Even as a judge is expressing skepticism over whether Apple can win its case against Amazon regarding the "App Store" trademark, Apple continues to send out cease and desist letters to other entities using the term in their businesses.

amahi app store
Earlier this week, open source startup Amahi reported on its blog (via The Next Web) that Apple had served the company with a cease and desist letter demanding that it stop using an "App Store" section heading on its website. Apple has demanded that Amahi cease using the "App Store" term on its website and to "refrain from such uses in the future."

Why Amahi? Why pick on such a small target when there are so many people using the app store term? Amahi is a Open Source startup, and is not even in the mobile space. We may never know ...

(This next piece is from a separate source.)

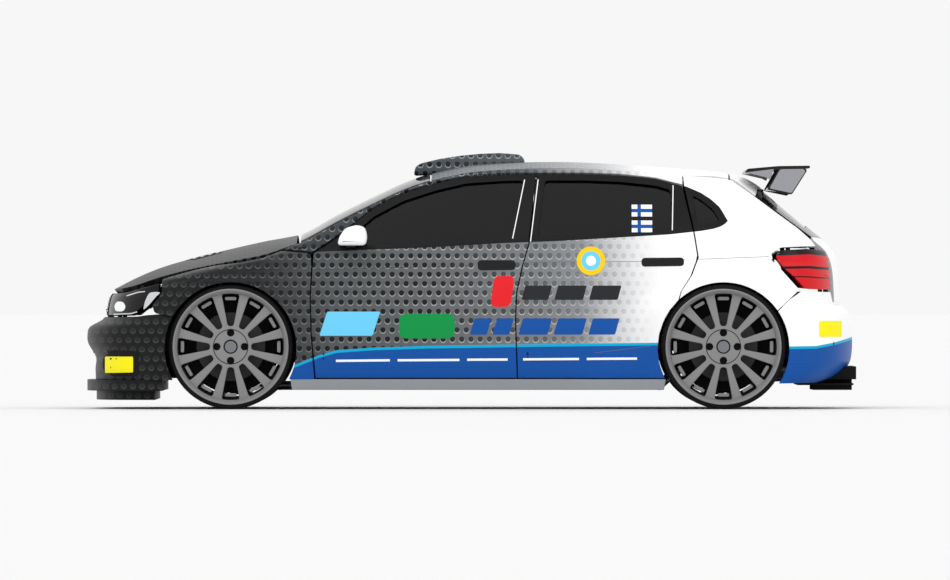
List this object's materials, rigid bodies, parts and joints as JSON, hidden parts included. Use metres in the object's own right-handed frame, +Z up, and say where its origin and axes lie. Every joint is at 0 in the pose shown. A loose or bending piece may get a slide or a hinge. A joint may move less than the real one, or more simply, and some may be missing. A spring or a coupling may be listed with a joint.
{
  "type": "rally car",
  "caption": "Five-door rally hatchback with flared arches, roof scoop, rear wing and front splitter; doors, bonnet and tailgate open, front wheels steer, all wheels roll.",
  "frame": {"origin": "on the ground, at the bottom centre of the bounding box", "axes": "-X forward, +Y to the right-hand side of the car, +Z up"},
  "size_m": [4.01, 1.8866, 1.333],
  "materials": {
    "paint_white": "gloss, graded from graphite at the nose to white at the tail",
    "paint_dark": "gloss",
    "blue_black": "satin",
    "trim_black": "matt",
    "sill_grey": "satin",
    "wing_grey": "satin",
    "glass": "dark tint",
    "lamp": "clear over chrome",
    "lamp_red": "gloss",
    "rubber": "matt",
    "rim": "painted satin grey",
    "steel": "bare",
    "chassis": "satin",
    "engine": "plain",
    "seat": "woven",
    "dash": "matt"
  },
  "bodies": {
    "body": {"floor_pan": "chassis", "firewall": "chassis", "lid_hinges": "steel", "door_posts": "chassis", "roof_rails": "paint_white", "side_skirts": "sill_grey", "roof_panel": "paint_white", "windshield": "glass", "front_fenders": "paint_white", "front_bumper": "paint_dark", "grille": "trim_black", "headlights": "lamp", "front_splitter": "trim_black", "rear_quarters": "paint_white", "quarter_glasses": "glass", "rear_bumper": "paint_white", "taillights": "lamp_red", "rear_diffuser": "trim_black", "roof_scoop": "paint_white", "arch_liners": "trim_black", "front_suspension": "steel", "rear_suspension": "steel", "driveline": "steel", "brackets": "steel", "engine_block": "engine", "exhaust": "steel", "roll_cage": "steel", "seats": "seat", "dashboard": "dash", "steering_rack": "steel"},
    "front_door_left": {"front_door_left": "paint_white", "front_door_glass_left": "glass", "mirror_left": "paint_white"},
    "front_door_right": {"front_door_right": "paint_white", "front_door_glass_right": "glass", "mirror_right": "paint_white"},
    "rear_door_left": {"rear_door_left": "paint_white", "rear_door_glass_left": "glass"},
    "rear_door_right": {"rear_door_right": "paint_white", "rear_door_glass_right": "glass"},
    "bonnet": {"bonnet": "paint_dark"},
    "tailgate": {"tailgate": "blue_black", "tailgate_glass": "glass", "rear_wing": "wing_grey"},
    "steering_wheel": {"steering_wheel": "dash"},
    "knuckle_left": {"knuckle_left": "steel"},
    "knuckle_right": {"knuckle_right": "steel"},
    "wheel_front_left": {"tyre_front_left": "rubber", "rim_front_left": "rim"},
    "wheel_front_right": {"tyre_front_right": "rubber", "rim_front_right": "rim"},
    "wheel_rear_left": {"tyre_rear_left": "rubber", "rim_rear_left": "rim"},
    "wheel_rear_right": {"tyre_rear_right": "rubber", "rim_rear_right": "rim"}
  },
  "joints": [
    {"name": "front_door_left_hinge", "type": "hinge", "parent": "body", "child": "front_door_left", "pos_m": [-0.767, -0.84459, 0.47], "axis": [0, -0.0523, -0.9986], "range_deg": [0, 65]},
    {"name": "front_door_right_hinge", "type": "hinge", "parent": "body", "child": "front_door_right", "pos_m": [-0.767, 0.84459, 0.47], "axis": [0, -0.0523, 0.9986], "range_deg": [0, 65]},
    {"name": "rear_door_left_hinge", "type": "hinge", "parent": "body", "child": "rear_door_left", "pos_m": [0.293, -0.833, 0.47], "axis": [0, -0.0523, -0.9986], "range_deg": [0, 65]},
    {"name": "rear_door_right_hinge", "type": "hinge", "parent": "body", "child": "rear_door_right", "pos_m": [0.293, 0.833, 0.47], "axis": [0, -0.0523, 0.9986], "range_deg": [0, 65]},
    {"name": "bonnet_hinge", "type": "hinge", "parent": "body", "child": "bonnet", "pos_m": [-0.945, 0, 0.87987], "axis": [0, 1, 0], "range_deg": [0, 55]},
    {"name": "tailgate_hinge", "type": "hinge", "parent": "body", "child": "tailgate", "pos_m": [1.39, 0, 1.19781], "axis": [0, -1, 0], "range_deg": [0, 70]},
    {"name": "steering_left", "type": "hinge", "parent": "body", "child": "knuckle_left", "pos_m": [-1.245, -0.7155, 0.323], "axis": [0, 0, 1], "range_deg": [-30, 30]},
    {"name": "steering_right", "type": "hinge", "parent": "body", "child": "knuckle_right", "pos_m": [-1.245, 0.7155, 0.323], "axis": [0, 0, 1], "range_deg": [-30, 30]},
    {"name": "steering_wheel_turn", "type": "hinge", "parent": "body", "child": "steering_wheel", "pos_m": [-0.395, -0.34, 0.73], "axis": [0.9272, 0, 0.3746], "range_deg": [-360, 360]},
    {"name": "wheel_front_left_spin", "type": "hinge", "parent": "knuckle_left", "child": "wheel_front_left", "pos_m": [-1.245, -0.7795, 0.323], "axis": [0, 1, 0], "continuous": true},
    {"name": "wheel_front_right_spin", "type": "hinge", "parent": "knuckle_right", "child": "wheel_front_right", "pos_m": [-1.245, 0.7795, 0.323], "axis": [0, 1, 0], "continuous": true},
    {"name": "wheel_rear_left_spin", "type": "hinge", "parent": "body", "child": "wheel_rear_left", "pos_m": [1.308, -0.7795, 0.323], "axis": [0, 1, 0], "continuous": true},
    {"name": "wheel_rear_right_spin", "type": "hinge", "parent": "body", "child": "wheel_rear_right", "pos_m": [1.308, 0.7795, 0.323], "axis": [0, 1, 0], "continuous": true}
  ],
  "couplings": [
    {"joint": "steering_right", "follows": "steering_left", "ratio": 1},
    {"joint": "steering_wheel_turn", "follows": "steering_left", "ratio": 12}
  ]
}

We're still trying to determine what is the best course of action, however, this looks like a rather heavy handed move. Amahi being literally nothing next to Apple (sigh) we do not have the resources to fight this battle.

Amahi has launched a "name the store" contest to allow its users to help create a new, non-infringing name for the company's application marketplace. For the time being, Amahi has cleverly begun using a randomized list of names such as "App Depot", "Appalog", "App Market", "Addons", "Amahi Apps", "Appmahi", and many more on the tab that previously contained the "App Store" term.

pcappstore
But Apple has been targeting even smaller entities as well, as we just heard from the owner of pcappstore.com, who says that Apple yesterday sent him a cease and desist email, with the official paperwork still on its way to him. In this case, Apple has gone beyond a simple cease and desist order and additionally demanded that the owner turn over the pcappstore.com domain to Apple, citing the potential for customer confusion.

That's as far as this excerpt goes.